The Illuminatus! Trilogy
by Robert Shea & Robert Anton Wilson, 1975/1984.

Writing this post, I've been surprised at how hard it's been to put an honest-to-gosh novel on here. I remember that for a big chunk of junior high/high school, my answer to What's your favorite book? was The DragonLance Chronicles: Dragons of Autumn Twilight, which was the first book I loved so much that I read it nonstop for three days over one summer break. But looking back, it doesn't stick with me much more than watching lots of GI Joe. It was a fun book, but it didn't change anything about how my brain worked.

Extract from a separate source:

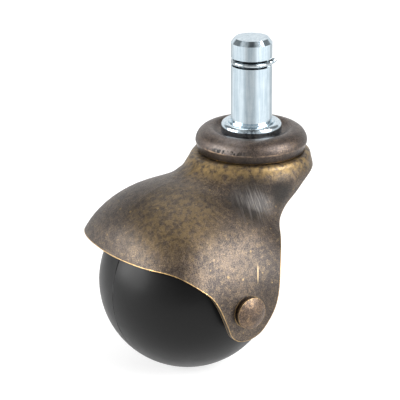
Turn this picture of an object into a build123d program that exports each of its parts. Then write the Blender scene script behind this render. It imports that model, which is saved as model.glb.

Illuminatus!, on the other hand -- it was fun, dirty, weird, and by far the longest book I'd ever read at that point. It also dovetailed nicely with my musical obsession with the KLF/JAMs/Justified Ancients of Mu Mu by sharing some of the same conspiracy theory-fueled mythology. It was the book I carried in my backpack so much that it started to fall apart, and it was the book I most wanted other people to catch me reading. I thought about fnords forever after, I thought about authorial pranks and unreliable narrators, I thought about a plot that comments on itself as you're reading it and dares you to keep up. I didn't necessarily understand all of it then (or now), but I knew that I liked the feelings it made me feel.

I think it would be easier to pull together a list of Foundational Texts from my 20s, and maybe that's what I'll do next. I imagine that list speak more to how I write and what I write about now -- this list, as I look over it, speaks to how I think and what I think about now. Which is what foundational is supposed to mean, yeah?